Likewise the architect of the (in many respects fine) Brademas mausoleum (c. 2016), also in Congressional Cemetery (figure 9).

Figure 9. Brademas mausoleum, c. 2016. Congressional Cemetery, Washington, D.C. Photo: author.

This last offers a nice opportunity, because unlike the Greeks, the Brademas architect has allowed us to see the width of the triglyph compared to the width of the block it’s on, which is at the root of the Greeks’ corner problem. Don’t be fooled by the fact that the block appears not to be centered over its column: in this particular case, the porphyritic granite is strong enough to make irrelevant the practicalities the Greeks had to respect.

Figure 10. Van Ness mausoleum, 1833. Oak Hill Cemetery, Washington, D.C. Photo: author.

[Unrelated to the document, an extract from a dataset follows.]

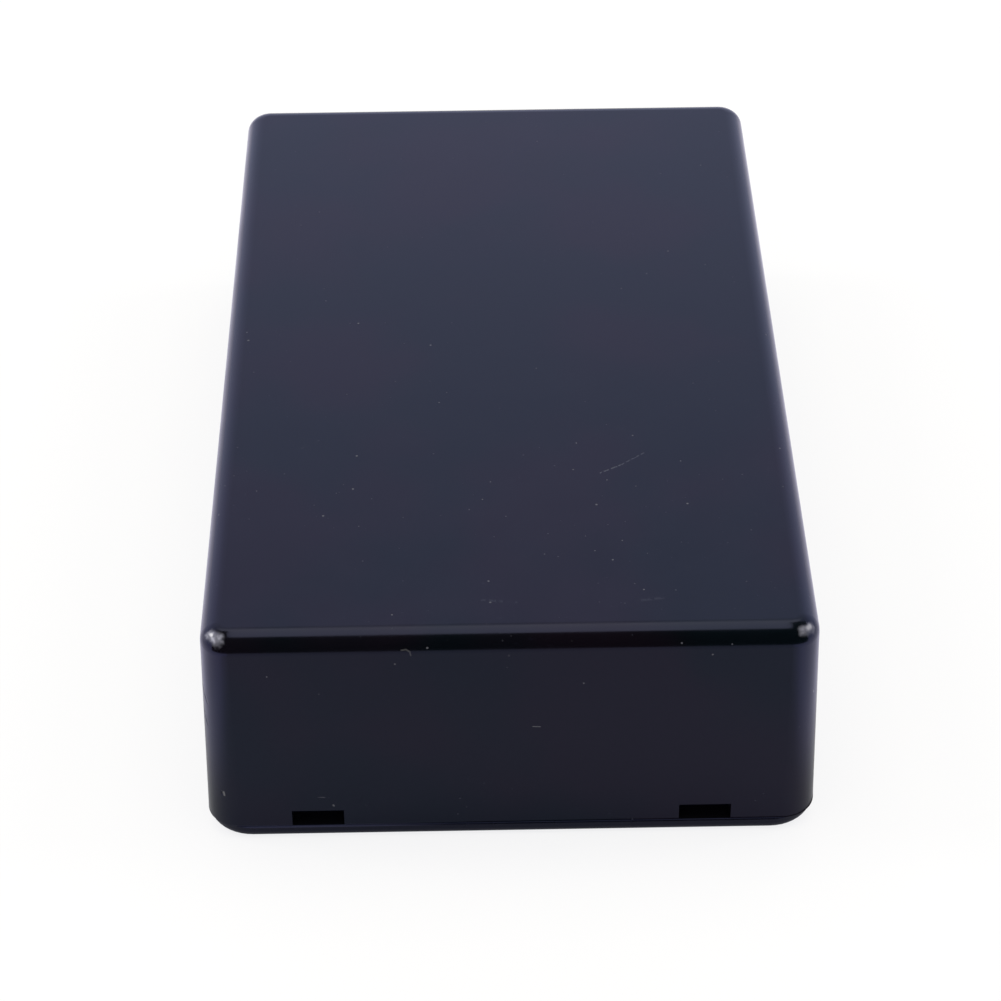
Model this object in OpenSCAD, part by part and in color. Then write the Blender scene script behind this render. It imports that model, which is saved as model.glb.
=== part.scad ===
// Snap-together plastic project box: a deep drafted cover that drops over a flat base.
// The base carries a locating lip, four snap tongues and four circuit board posts.
// Origin at the centre of the underside. X is the width, Y the length and Z points up.

/* [Box] */
// Outside width at the joint line
body_w = 60; // [50:1:90]
// Outside length at the joint line
body_l = 100; // [80:1:150]
// Outside height of the closed box
body_h = 25; // [20:1:40]
// Radius of the upright corners of the cover at the joint line
corner_r = 3.3; // [3:0.1:8]
// Lean of every wall, so that it leaves its mould, in degrees
draft = 1.5; // [0.5:0.25:2]

/* [Cover] */
// Thickness of the side walls
wall = 2; // [1.6:0.1:2.4]
// Thickness of the top
top_t = 2; // [1.6:0.1:3]
// Outside round between the walls and the top
top_r = 2; // [1:0.1:2]
// Inside round between the walls and the top
inside_r = 0.8; // [0.4:0.1:1]
// Small bevel on both edges that meet at the joint line
joint_bevel = 0.15; // [0.05:0.05:0.3]

/* [Base plate] */
// Thickness of the edge that shows below the cover
flange_t = 1.5; // [1.2:0.1:2]
// Thickness of the floor inside the lip
floor_t = 2.2; // [2.1:0.1:3]
// Round along the bottom edge
foot_r = 0.9; // [0.3:0.1:1.2]
// How much larger the corner radius of the plate is than the cover's
plate_ease = 1.2; // [0:0.1:2]
// Height of the locating lip above the edge
lip_h = 2.4; // [1.8:0.1:4]
// Thickness of the locating lip
lip_t = 1.2; // [0.8:0.1:1.6]
// Round on the outer top edge of the lip, which guides the cover on
lip_round = 0.4; // [0.2:0.1:0.6]
// Clearance between the lip and the cover
lip_gap = 0.2; // [0.1:0.05:0.3]

/* [Snaps and pry slots] */
// Width of a pry slot
slot_w = 5.1; // [4:0.1:6]
// Height of a pry slot
slot_h = 2; // [1.5:0.1:2.5]
// Distance from the side of the box to the middle of the nearest slot
slot_inset = 11; // [11:0.5:16]
// Clearance between a tongue and each side of its slot
tongue_side_gap = 0.25; // [0.1:0.05:0.5]
// Thickness of a tongue at its root
tongue_t = 1.2; // [0.9:0.1:1.5]
// Clearance between a tongue and each side of its gap in the lip
lip_break = 0.8; // [0.4:0.1:1.2]
// How far each catch stands out of the cover, and each barb out of its tongue
catch_d = 0.35; // [0.2:0.05:0.5]
// Height of a catch
catch_h = 1.2; // [1.2:0.1:2]
// Wall left between a pry slot and the catch above it
catch_rise = 0.8; // [0.6:0.1:1.5]
// How far a catch runs past each side of its slot
catch_over = 0.5; // [0:0.1:1]
// Clearance as a barb passes its catch
pass_gap = 0.05; // [0.05:0.05:0.2]
// Clearance between the top of a catch and the barb that hooks over it
latch_gap = 0.1; // [0.05:0.05:0.3]
// Height of a barb, from its hook to the tip of the tongue
barb_h = 2.2; // [1.6:0.1:3]

/* [Circuit board posts] */
// Distance from the long sides to the post centres
post_inset_x = 8; // [8:0.5:14]
// Distance from the short ends to the post centres
post_inset_y = 11; // [11:0.5:20]
// Height of a post above the floor
post_h = 4; // [3:0.5:8]
// Radius of a post at its top
post_r = 2.75; // [2.2:0.05:3.2]
// Radius of the pilot hole for a self-tapping screw
pilot_r = 1.1; // [0.8:0.05:1.4]
// Plastic left under a pilot hole
pilot_floor = 1.4; // [1:0.1:1.8]
// Thickness of the webs round a post
web_t = 0.8; // [0.6:0.1:1.2]
// How far a web runs out from its post along the floor
web_reach = 1.4; // [0.8:0.1:2]
// Height of a web above the floor
web_h = 2.2; // [1.4:0.1:2.8]

/* [Hidden] */
$fn = 64;
// Extra depth of a cut past the surface that it opens
past = 1;
lean = tan(draft);

// The round under the base leaves a little of the edge upright
edge_land = 0.2;
foot_round = min(foot_r, flange_t - joint_bevel - edge_land);
plate_r = corner_r + plate_ease;

// Upright corners stay wide enough at the top to hold the round there
corner_spare = 0.2;
cover_shrink = (body_h - flange_t) * lean;
top_round = min(top_r, corner_r - cover_shrink - corner_spare);

// The cavity in the cover, at the joint line
cavity_w = body_w - 2 * wall;
cavity_l = body_l - 2 * wall;
cavity_top = body_h - top_t;
cavity_shrink = (cavity_top - flange_t) * lean;
cavity_r = max(corner_r - wall, cavity_shrink + inside_r + corner_spare);

// The lip follows the cavity, a clearance inside it
lip_w = cavity_w - 2 * lip_gap;
lip_l = cavity_l - 2 * lip_gap;
lip_r = cavity_r - lip_gap;
lip_top = flange_t + lip_h;
pocket_r = max(lip_r - lip_t, lip_round);

// The snaps, from the pry slot upwards
slot_x = body_w / 2 - slot_inset;
catch_z = flange_t + slot_h + catch_rise;
catch_mid = catch_z + catch_h / 2;
catch_w = slot_w + 2 * catch_over;
barb_z = catch_z + catch_h + latch_gap;
tongue_w = slot_w - 2 * tongue_side_gap;
tongue_top = barb_z + barb_h;
// The slopes above and below a catch, and the hook under a barb
catch_slope = catch_h / 3;
hook_slope = barb_h / 10;
barb_land = barb_h / 4;
// Foot that stiffens a tongue on its inner side
tongue_foot = tongue_t / 2;
tongue_taper = tongue_t / 6;
// Faces that pass each other, measured from the middle of the box
catch_face = cavity_l / 2 - (catch_mid - flange_t) * lean - catch_d;
tongue_face = catch_face - pass_gap - catch_d;

// The circuit board posts
post_x = body_w / 2 - post_inset_x;
post_y = body_l / 2 - post_inset_y;
post_top = floor_t + post_h;

// A quarter of a disc, in the corner between +X and +Y
module quarter_disc(r) {
    intersection() {
        circle(r = r);
        square(r + past);
    }
}

// Half of a drafted section, measured outwards from the axis of an upright corner.
// r is its radius at z0, round_r the round at the top and bevel the cut at the bottom.
module drafted_section(r, z0, z1, round_r, bevel) {
    centre_z = z1 - round_r;
    centre_x = r - (centre_z - z0) * lean - round_r / cos(draft);
    foot = bevel > 0 ? [[r - bevel, z0], [r - bevel * lean, z0 + bevel]] : [[r, z0]];
    wall_end = [centre_x + round_r * cos(draft), centre_z + round_r * sin(draft)];
    polygon(concat([[0, z0]], foot, [wall_end, [centre_x, z1], [0, z1]]));
    translate([centre_x, centre_z]) quarter_disc(round_r);
}

// Half of the section of the plate that shows below the cover
module flange_section() {
    centre_x = plate_r - foot_round;
    polygon([
        [0, 0],
        [centre_x, 0],
        [plate_r, foot_round],
        [plate_r, flange_t - joint_bevel],
        [plate_r - joint_bevel, flange_t],
        [0, flange_t]
    ]);
    translate([centre_x, foot_round]) mirror([0, 1]) quarter_disc(foot_round);
}

// A block w by l with upright corners of radius r. Its side section is the child,
// which turns round each corner and runs straight along each side.
module block_with_section(w, l, r, z0, z1) {
    x = w / 2 - r;
    y = l / 2 - r;
    translate([-x, -y, z0]) cube([2 * x, 2 * y, z1 - z0]);
    for (turn = [0, 180]) {
        rotate([0, 0, turn]) {
            translate([x, 0, 0]) rotate([90, 0, 0]) linear_extrude(2 * y, center = true) children();
            translate([0, y, 0]) rotate([90, 0, 90]) linear_extrude(2 * x, center = true) children();
            translate([x, y, 0]) rotate_extrude(angle = 90) children();
            translate([-x, y, 0]) rotate([0, 0, 90]) rotate_extrude(angle = 90) children();
        }
    }
}

// A drafted block with a round along its top edge
module drafted_block(w, l, r, z0, z1, round_r, bevel) {
    block_with_section(w, l, r, z0, z1) drafted_section(r, z0, z1, round_r, bevel);
}

// A bar of width w along X, made from its section in Y and Z
module bar_across(w) {
    rotate([90, 0, 90]) linear_extrude(w, center = true) children();
}

// The child, set behind each of the four pry slots
module at_slots() {
    for (end = [0, 180]) {
        rotate([0, 0, end]) {
            for (side = [-1, 1]) {
                translate([side * slot_x, 0, 0]) children();
            }
        }
    }
}

// The child, set at each of the four circuit board posts
module at_posts() {
    for (x = [-post_x, post_x], y = [-post_y, post_y]) {
        translate([x, y, 0]) children();
    }
}

module cavity() {
    drafted_block(
        cavity_w + 2 * past * lean, cavity_l + 2 * past * lean, cavity_r + past * lean,
        flange_t - past, cavity_top, inside_r, 0
    );
}

// Ridge on the inside of an end wall, with a slope above and below
module catch_ridge() {
    root = catch_face + wall;
    bar_across(catch_w) polygon([
        [root, catch_z],
        [catch_face + catch_d, catch_z],
        [catch_face, catch_z + catch_slope],
        [catch_face, catch_z + catch_h - catch_slope / 2],
        [catch_face + catch_d, catch_z + catch_h],
        [root, catch_z + catch_h]
    ]);
}

module pry_slot() {
    translate([-slot_w / 2, body_l / 2 - 2 * wall, flange_t - past]) {
        cube([slot_w, 3 * wall, slot_h + past]);
    }
}

module cover() {
    color("#24252e") difference() {
        union() {
            difference() {
                drafted_block(body_w, body_l, corner_r, flange_t, body_h, top_round, joint_bevel);
                cavity();
            }
            at_slots() catch_ridge();
        }
        at_slots() pry_slot();
    }
}

// Springy tongue with a foot on its inner side and a barb on its outer side
module tongue() {
    inner = tongue_face - tongue_t;
    bar_across(tongue_w) polygon([
        [tongue_face, flange_t],
        [tongue_face, barb_z],
        [tongue_face + catch_d, barb_z + hook_slope],
        [tongue_face + catch_d, barb_z + hook_slope + barb_land],
        [tongue_face - tongue_taper, tongue_top],
        [inner + tongue_taper, tongue_top],
        [inner, floor_t + tongue_foot],
        [inner - tongue_foot, floor_t],
        [inner - tongue_foot, flange_t]
    ]);
}

// Gap in the lip that frees a tongue
module lip_gap_cut() {
    gap_w = tongue_w + 2 * lip_break;
    cut_from = tongue_face - tongue_t - tongue_foot;
    translate([-gap_w / 2, cut_from, floor_t]) cube([gap_w, lip_l / 2 + past - cut_from, lip_h]);
}

// The raised floor that plugs into the cover, with the lip round it
module lip() {
    difference() {
        drafted_block(lip_w, lip_l, lip_r, flange_t, lip_top, lip_round, 0);
        block_with_section(lip_w - 2 * lip_t, lip_l - 2 * lip_t, pocket_r, floor_t, lip_top + past) {
            translate([0, floor_t]) square([pocket_r, lip_top + past - floor_t]);
        }
        at_slots() lip_gap_cut();
    }
}

// Drafted post with a web on each side
module post() {
    translate([0, 0, floor_t]) cylinder(r1 = post_r + post_h * lean, r2 = post_r, h = post_h);
    for (turn = [0:90:270]) {
        rotate([90, 0, turn]) linear_extrude(web_t, center = true) polygon([
            [0, floor_t],
            [post_r + web_reach, floor_t],
            [post_r, floor_t + web_h],
            [0, floor_t + web_h]
        ]);
    }
}

module pilot_hole() {
    translate([0, 0, pilot_floor]) cylinder(r = pilot_r, h = post_top - pilot_floor + past);
}

module base() {
    color("#202129") difference() {
        union() {
            block_with_section(body_w, body_l, plate_r, 0, flange_t) flange_section();
            lip();
            at_slots() tongue();
            at_posts() post();
        }
        at_posts() pilot_hole();
    }
}

cover();
base();
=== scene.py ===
from math import cos, pi, radians, sin

import bmesh
import bpy
from mathutils import Matrix, Vector


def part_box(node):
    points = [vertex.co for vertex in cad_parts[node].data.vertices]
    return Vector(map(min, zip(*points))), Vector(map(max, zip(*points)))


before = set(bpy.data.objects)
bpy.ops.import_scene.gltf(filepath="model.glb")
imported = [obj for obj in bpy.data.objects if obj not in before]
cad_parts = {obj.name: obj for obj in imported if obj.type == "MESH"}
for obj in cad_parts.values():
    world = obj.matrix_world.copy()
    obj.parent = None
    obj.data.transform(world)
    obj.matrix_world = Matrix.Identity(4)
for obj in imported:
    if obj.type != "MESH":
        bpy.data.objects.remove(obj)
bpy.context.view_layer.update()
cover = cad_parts["cover"]
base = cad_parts["base"]
scene = bpy.context.scene
scene.view_settings.view_transform = "Standard"
mm = 0.001
print("frame loaded")


cameraSetup = {
    "azimuth": -0.655,     # degrees round the box, 0 looks along its length
    "elevation": 37.579,
    "roll": -0.504,
    "distance": 330.75,    # mm from the aim point
    "aim": (-0.308, -4.594, 6.609),
    "lens": 108.79,
    "sensor": 36,
    "nearest": 10,         # mm, nothing nearer is shown
}


def addCamera(setup):
    data = bpy.data.cameras.new("camera")
    data.lens = setup["lens"]
    data.sensor_width = setup["sensor"]
    data.clip_start = setup["nearest"] * mm
    camera = bpy.data.objects.new("camera", data)
    scene.collection.objects.link(camera)
    az, el = radians(setup["azimuth"]), radians(setup["elevation"])
    back = Vector((sin(az) * cos(el), -cos(az) * cos(el), sin(el)))
    right = Vector((0, 0, 1)).cross(back).normalized()
    up = back.cross(right)
    roll = Matrix.Rotation(radians(setup["roll"]), 3, "Z")
    turn = Matrix((right, up, back)).transposed() @ roll
    place = Vector(setup["aim"]) * mm + back * setup["distance"] * mm
    camera.matrix_world = Matrix.Translation(place) @ turn.to_4x4()
    scene.camera = camera


addCamera(cameraSetup)
print("camera placed")


def newMaterial(name):
    mat = bpy.data.materials.new(name)
    mat.use_nodes = True
    mat.node_tree.nodes.clear()
    return mat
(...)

Of course, even a dog can solve the corner problem for a tholos like the Van Ness mausoleum in Oak Hill in Georgetown (figure 10). Canine wile would have sufficed for the following (figures 11-15) which render the problem moot by progressively emptying the form of its content. In figure 11 the architect is trying to do other things that are genuinely interesting.

Figures 14 and 15 show etiolated forms in which cost-saving streamlining has progressed far into the void. I am genuinely unable to be sure whether the Tom mausoleum (figure 15) is meant to be Doric or Ionic. It’s dreadful either way, and I have reprehended its architect here under the assumption it was meant to be Ionic.

Here, as a palette cleanser after the Tom mausoleum, is the Doric temple of 1899 built by William Ziegler, a baking soda magnate, in Woodlawn Cemetery in the Bronx (figure 16). It is comparably grand to the Rouss mausoleum in figure 1: a little wider, I think, but one column less deep.

Figure 16. Ziegler Mausoleum c. 1899. Woodlawn Cemetery, The Bronx, NY. Photo: uncredited on Pinterest, linking to the Museum Planet website.

Figure 16 is from Museum Planet, and I found it on Pinterest. I have no right to it, but I think I may use it here for the purpose of commentary under the ‘fair use’ doctrine. There is no credit given on the Museum Planet website for me to cite.